Most banks have good commercial checking platforms, and online capabilities for wires, advanced ACH, and B2B payments are a must. Areas for improvement are automated payables and receivables services such as Strongroom. Strongroom provides an API driven suite of purchase-to-pay solutions purpose-built for industries like real estate, homeowners associations, construction, financial services, media and healthcare and social services as well as some of the most widely used accounting systems. Other areas to consider are add on systems, such as Autobooks, that support cash and liquidity forecasting, screening, and reconciliations. Supply chain collaboration tools such as Ariba can also be very effective. The key to a successful strategy is to build a suite of capabilities that share data and allow customers to use these tools to streamline their internal processes, and thus tie their business closer to your bank.
Treasury product sales are also critical to review.
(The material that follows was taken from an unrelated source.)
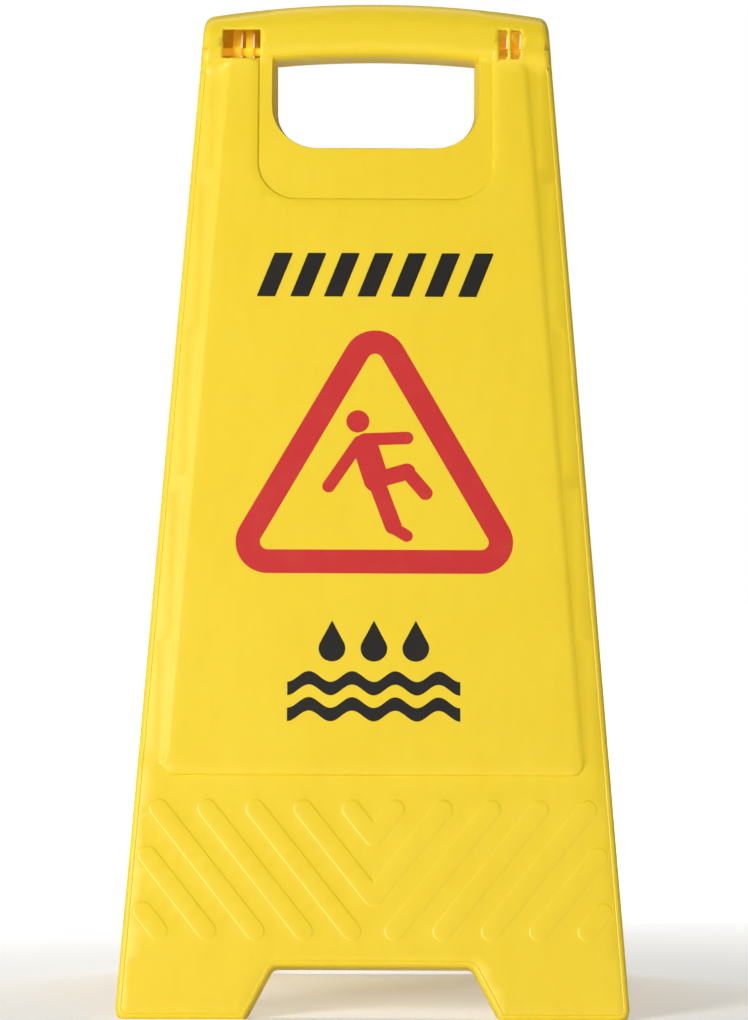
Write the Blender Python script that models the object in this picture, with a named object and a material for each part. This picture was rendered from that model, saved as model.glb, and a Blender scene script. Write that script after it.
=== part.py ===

Ensure you have a dedicated team marketing these products that can 1) partner with clients to ensure that clients know how to use these capabilities, and 2) understands how the clients actually use these capabilities. The feedback loop is critical. The sales team should be partnered with commercial lenders, but separately target clients where deposits are the key product, such as title companies, foundations, homeowners associations and others.
Making the transition to the next level in banking can be challenging- whether it is the $250mm, $500mm, $1bn or $10bn threshold, each milestone requires evolution of governance, risk, compliance, technology, and management practices. Change needs to be owned by internal management with resources and insights provided by a consulting firm. The first step is to complete an assessment to identify areas that may need improvement to comply with FDICIA requirements, investor expectations and the unique challenges of managing a financial institution in the 21st century. Balancing these upgrades with the day to day demands on staff can be challenging, so establish a plan with the expectation that this effort will take a full year.